Requirement: Extract all of the entries and give them again, word for word.

Data extract:
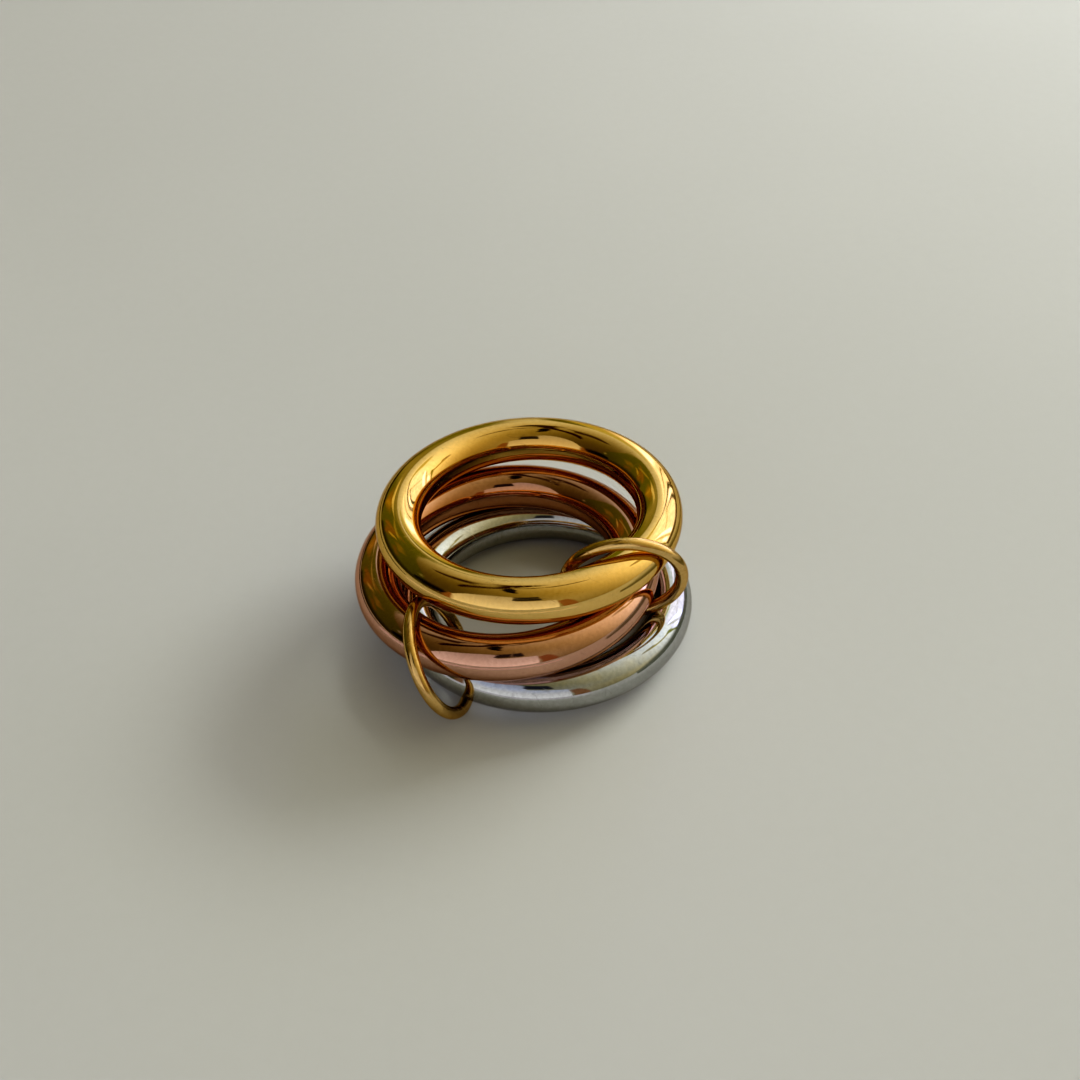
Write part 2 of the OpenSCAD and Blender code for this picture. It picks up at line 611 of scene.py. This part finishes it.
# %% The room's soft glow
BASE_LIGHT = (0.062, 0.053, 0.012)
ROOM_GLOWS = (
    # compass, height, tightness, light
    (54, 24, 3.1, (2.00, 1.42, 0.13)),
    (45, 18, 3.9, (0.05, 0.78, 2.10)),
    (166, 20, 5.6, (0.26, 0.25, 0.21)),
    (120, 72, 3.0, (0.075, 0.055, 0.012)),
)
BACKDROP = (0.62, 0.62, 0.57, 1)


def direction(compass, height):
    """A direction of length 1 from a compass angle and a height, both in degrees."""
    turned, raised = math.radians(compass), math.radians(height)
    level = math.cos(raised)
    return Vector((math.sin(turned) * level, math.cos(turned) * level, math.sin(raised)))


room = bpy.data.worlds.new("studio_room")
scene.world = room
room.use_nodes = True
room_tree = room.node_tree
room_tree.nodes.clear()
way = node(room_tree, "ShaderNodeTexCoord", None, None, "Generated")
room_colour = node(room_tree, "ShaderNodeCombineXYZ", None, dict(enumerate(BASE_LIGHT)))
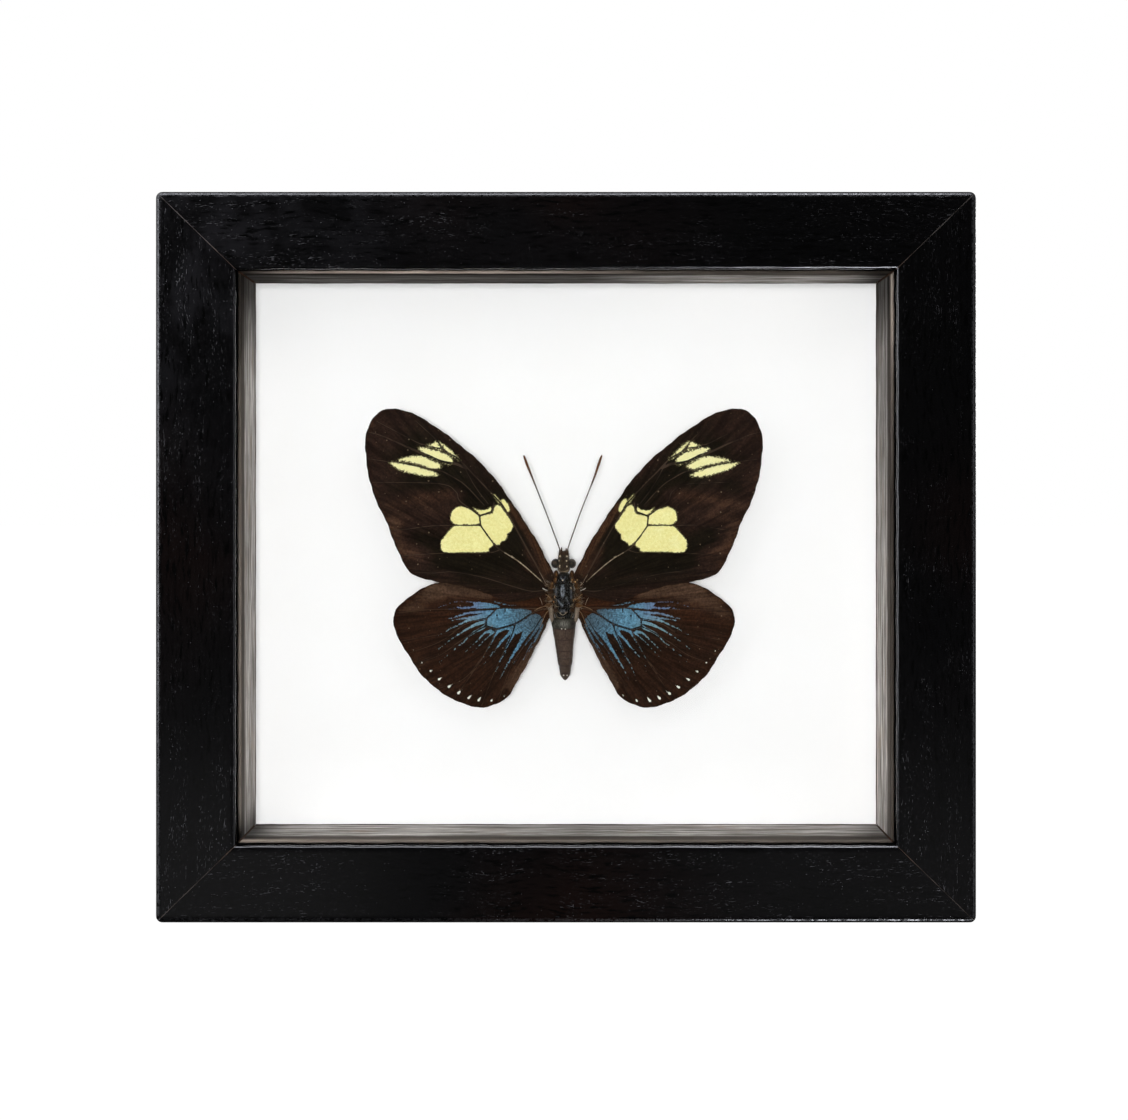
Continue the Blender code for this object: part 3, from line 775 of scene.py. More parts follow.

Exercise response:
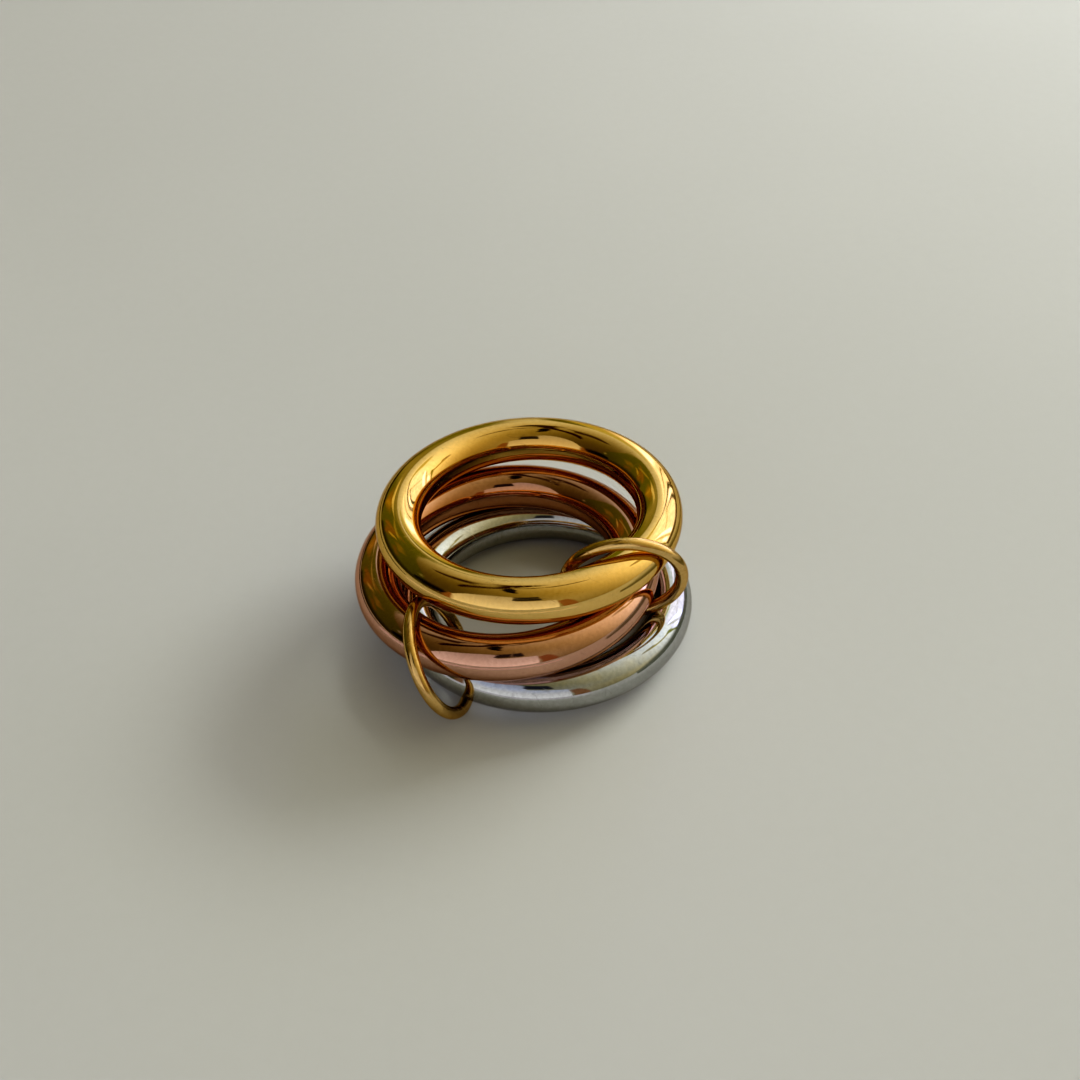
Write part 2 of the OpenSCAD and Blender code for this picture. It picks up at line 611 of scene.py. This part finishes it.
# %% The room's soft glow
BASE_LIGHT = (0.062, 0.053, 0.012)
ROOM_GLOWS = (
    # compass, height, tightness, light
    (54, 24, 3.1, (2.00, 1.42, 0.13)),
    (45, 18, 3.9, (0.05, 0.78, 2.10)),
    (166, 20, 5.6, (0.26, 0.25, 0.21)),
    (120, 72, 3.0, (0.075, 0.055, 0.012)),
)
BACKDROP = (0.62, 0.62, 0.57, 1)


def direction(compass, height):
    """A direction of length 1 from a compass angle and a height, both in degrees."""
    turned, raised = math.radians(compass), math.radians(height)
    level = math.cos(raised)
    return Vector((math.sin(turned) * level, math.cos(turned) * level, math.sin(raised)))


room = bpy.data.worlds.new("studio_room")
scene.world = room
room.use_nodes = True
room_tree = room.node_tree
room_tree.nodes.clear()
way = node(room_tree, "ShaderNodeTexCoord", None, None, "Generated")
room_colour = node(room_tree, "ShaderNodeCombineXYZ", None, dict(enumerate(BASE_LIGHT)))
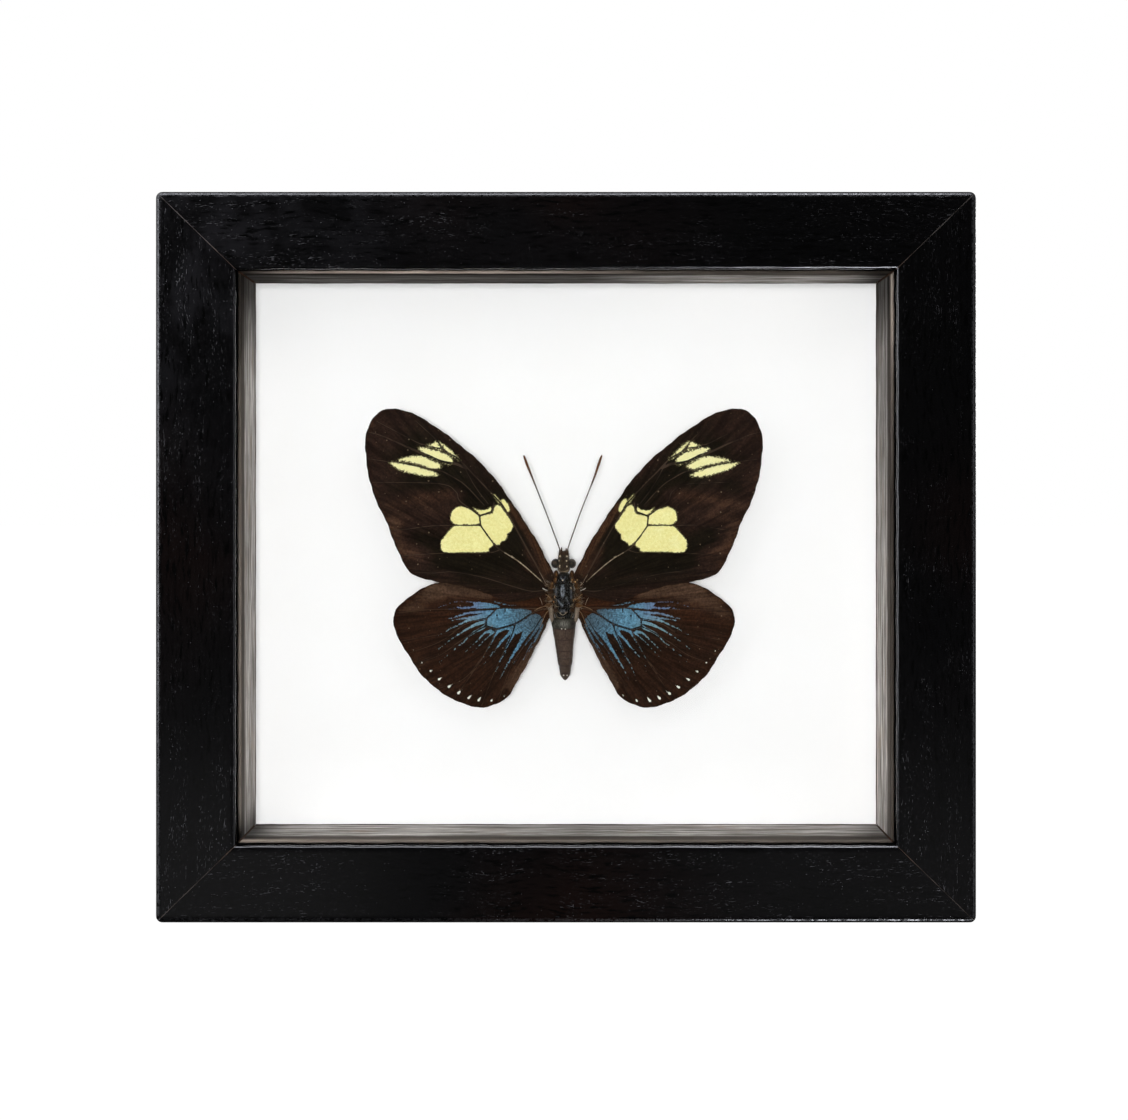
Continue the Blender code for this object: part 3, from line 775 of scene.py. More parts follow.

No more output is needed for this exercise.